Major tech deals for next-generation equipment are often secured years before shipments begin. What does the typical implementation timeline look like for a large-scale operator, and what milestones must be reached before these high-value contracts translate into live network performance?
A large-scale tech deal is a massive commitment that often spans several years from the initial handshake to the actual live deployment of hardware. For instance, a major win secured recently with a top-tier US operator might not see shipments begin until the first quarter of 2026, illustrating the long runway required for testing and certification. Before those “tens of millions of dollars of opportunity” actually translate into a functioning network, the equipment must pass through rigorous lab trials, field testing in controlled environments, and final regulatory approvals. Each milestone is a hurdle that ensures the technology can handle the literal and figurative heat of a commercial rollout.
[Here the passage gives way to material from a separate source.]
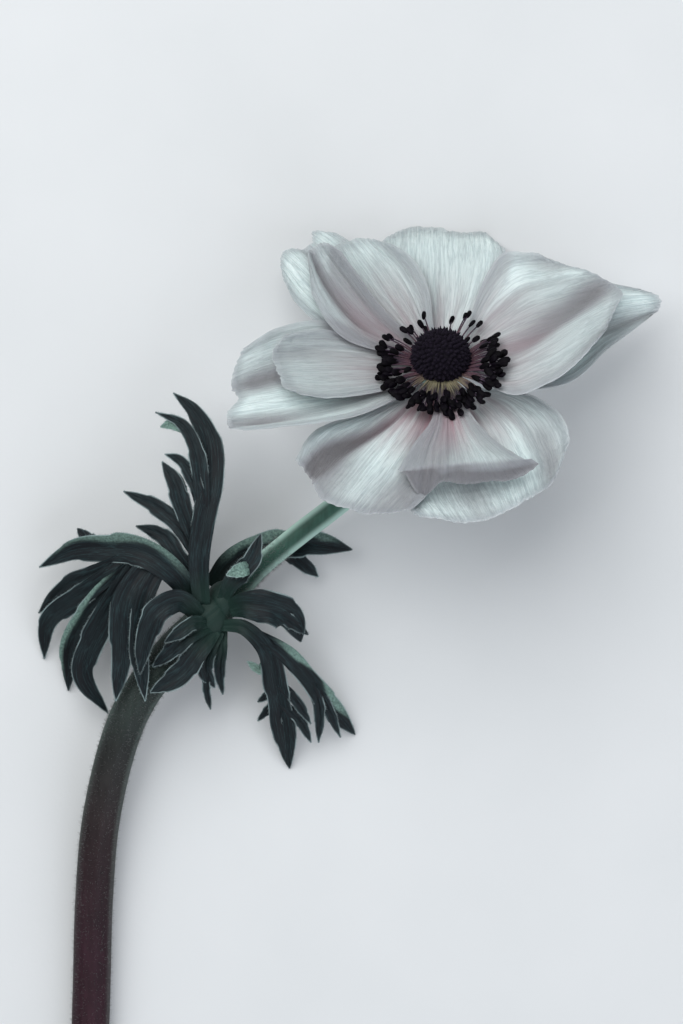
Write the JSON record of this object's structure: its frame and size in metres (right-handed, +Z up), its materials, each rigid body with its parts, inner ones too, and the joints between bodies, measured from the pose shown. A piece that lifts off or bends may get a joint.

This timeline reflects the conservative nature of the industry; when you are serving millions of customers, you don’t just “move fast and break things”—you plan meticulously so that when the switch is finally flipped, the performance is flawless.
What is your forecast for the cable broadband industry?
My forecast for the cable broadband industry is one of aggressive modernization and a decisive shift toward architectural flexibility. We are entering a phase where the “sluggish” periods of the past are over, and we will see total revenues for advanced access units rise significantly through 2026 as these long-gestating DOCSIS 4.0 deals finally hit the field. While the legacy hardware business will continue to normalize and eventually fade, the vacuum will be filled by virtualized systems and unified nodes that can adapt to either FDX or ESD standards. The industry will become much more software-defined, allowing operators to scale their capacity with a speed that was previously impossible. Ultimately, the successful players will be those who have weathered the current supply chain storms and have positioned themselves to lead the transition into a truly multi-gigabit world.